Instead of using dates, you rebalance when an asset class moves a certain distance from its target allocation.

Suppose your target allocation is 60% stocks. You might decide to rebalance whenever stocks rise above 65% or fall below 55%.

In that case, the market, not the calendar, determines when action is required.

Many investors use a threshold of roughly 5 percentage points, although some prefer wider bands.

Pros Cons
  • Maintains target risk / prevents portfolio drift.
  • Enforces disciplined “buy low, sell high” behavior.
  • Improves risk-adjusted returns (not guaranteed alpha).
  • Reduces emotional investing and concentration risk.
  • Can reduce gains in strong trending markets.
  • No guaranteed return improvement (regime-dependent).
  • Requires discipline / periodic monitoring or rules.
  • May incur costs or taxes outside 401(k)s.

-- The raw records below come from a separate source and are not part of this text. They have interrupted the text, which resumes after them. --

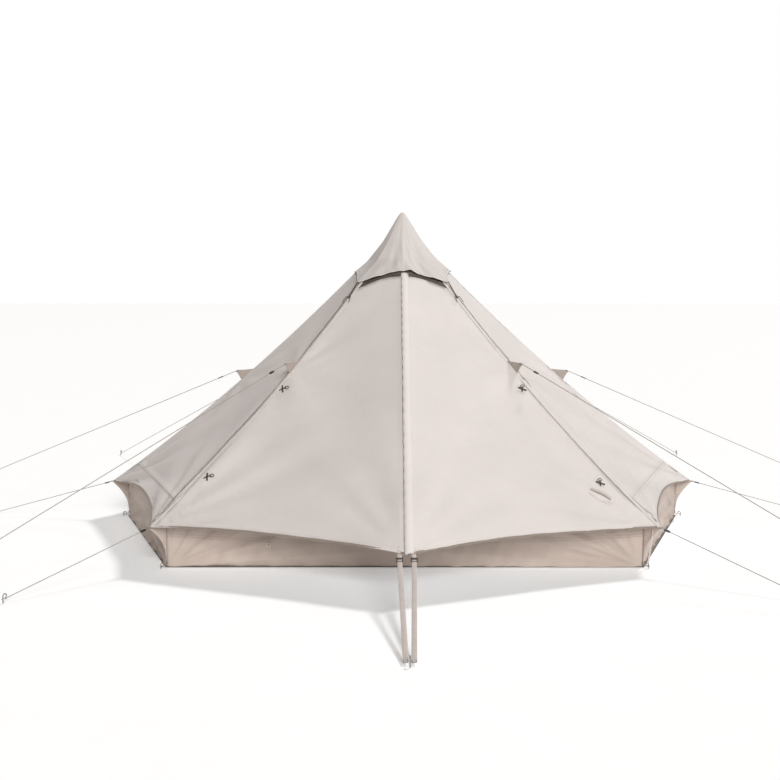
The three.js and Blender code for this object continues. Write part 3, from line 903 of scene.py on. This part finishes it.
def add_tabs():
    """A pointed tab stands up from each ridge and takes a middle guy line."""
    for name, azimuth in CORNERS.items():
        radius = tab_radius(azimuth)
        foot = ridge_point(azimuth, radius)
        down, side, out = ridge_frame(azimuth, radius)
        v, u = np.meshgrid(np.linspace(0, 1, 12), np.linspace(-1, 1, 13), indexing="ij")
        half = TAB_BASE / 2 * (1 - v) ** 1.15 + 0.009 * v
        sway = 0.003 * np.sin(3 * u + 4 * v) * v
        swept = half * u - TAB_SWEEP * (1 - v)
        points = foot + down * swept[..., None] + out * (v * TAB_HEIGHT)[..., None] + side * sway[..., None]
        tab = grid_mesh(f"lift_tab_{name}", points, np.stack([swept, v * TAB_HEIGHT], -1), SHADED_TAB_CANVAS)
        thicken(tab, 0.003, 0.0)
        place(tab, "shelter", "webbing")


# ---------------------------------------------------------------- doors
FLAP_LANES = (  # how far from the seam, and how far off the cloth
    (-0.0125, 0.0050), (-0.010, 0.0066), (0.001, 0.0085), (0.010, 0.0090),
    (0.022, 0.0088), (0.036, 0.0030), (0.043, 0.0016),
)


def door_top(t_from_ridge):
    """The radius of a door's top edge, which arches up from the ridge to the front seam."""
    return DOOR_TOP_SEAM + (DOOR_TOP_RIDGE - DOOR_TOP_SEAM) * (1 - t_from_ridge) ** 2.2


def door_blend(ob, s):
    """Bakes the piece's transform into its mesh; no part of it turns with the door."""
    middle = ridge_point(s * EIGHTH, 1.35)
    inward = unit(ridge_point(0, 1.35) - middle)
    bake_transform(ob)


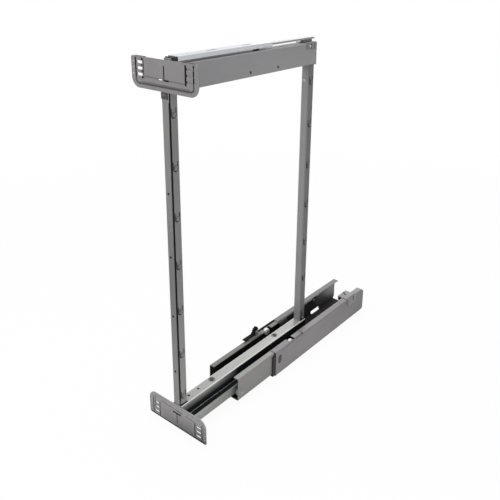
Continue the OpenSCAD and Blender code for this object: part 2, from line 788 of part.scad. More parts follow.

What about a Hybrid Approach?

You review your portfolio once or twice a year, but only make changes if allocations have drifted beyond a predetermined threshold.

Whichever method you choose, you need to be consistent and keep your portfolio’s risk profile consistent, while not overtrading on every minor market move.

What’s the best method?

Probably whichever one you’ll actually follow.

How Often Should You Rebalance? Annual vs. More Often?

Method Frequency/Trigger Typical Use
Annual (calendar) Once per year Most long-term investors
Semiannual Every 6 months Investors wanting more oversight
Quarterly Every 3 months Risk-conscious investors
Threshold (~5%) Drift of ±5% from target Investors focused on risk control
Threshold (~10%) Drift of ±10% from target Investors comfortable with larger drift
Hybrid (calendar + threshold) Scheduled review plus drift trigger Investors seeking a balanced approach

For most investors, annual rebalancing is probably enough.

  • Semiannual reviews can also make sense if you prefer checking your portfolio twice a year.
  • Quarterly reviews are common as well, especially among investors who like a little more oversight.

But once you move into monthly reviews, the benefits are not worth it.

Let’s consider a hypothetical investor (who is you) with a $500,000 portfolio.

If your target allocation is 60% stocks and 40% bonds, a strong stock market might push that allocation to 64% stocks and 36% bonds.

Would I rush to rebalance?

Probably not.

The portfolio hasn’t drifted dramatically. The risk profile is still reasonably close to the original target.

On the other hand, if stocks climbed to 70% of the portfolio, I’d be much more inclined to make adjustments.

At that point, the portfolio has become something meaningfully different from what the investor originally intended to own.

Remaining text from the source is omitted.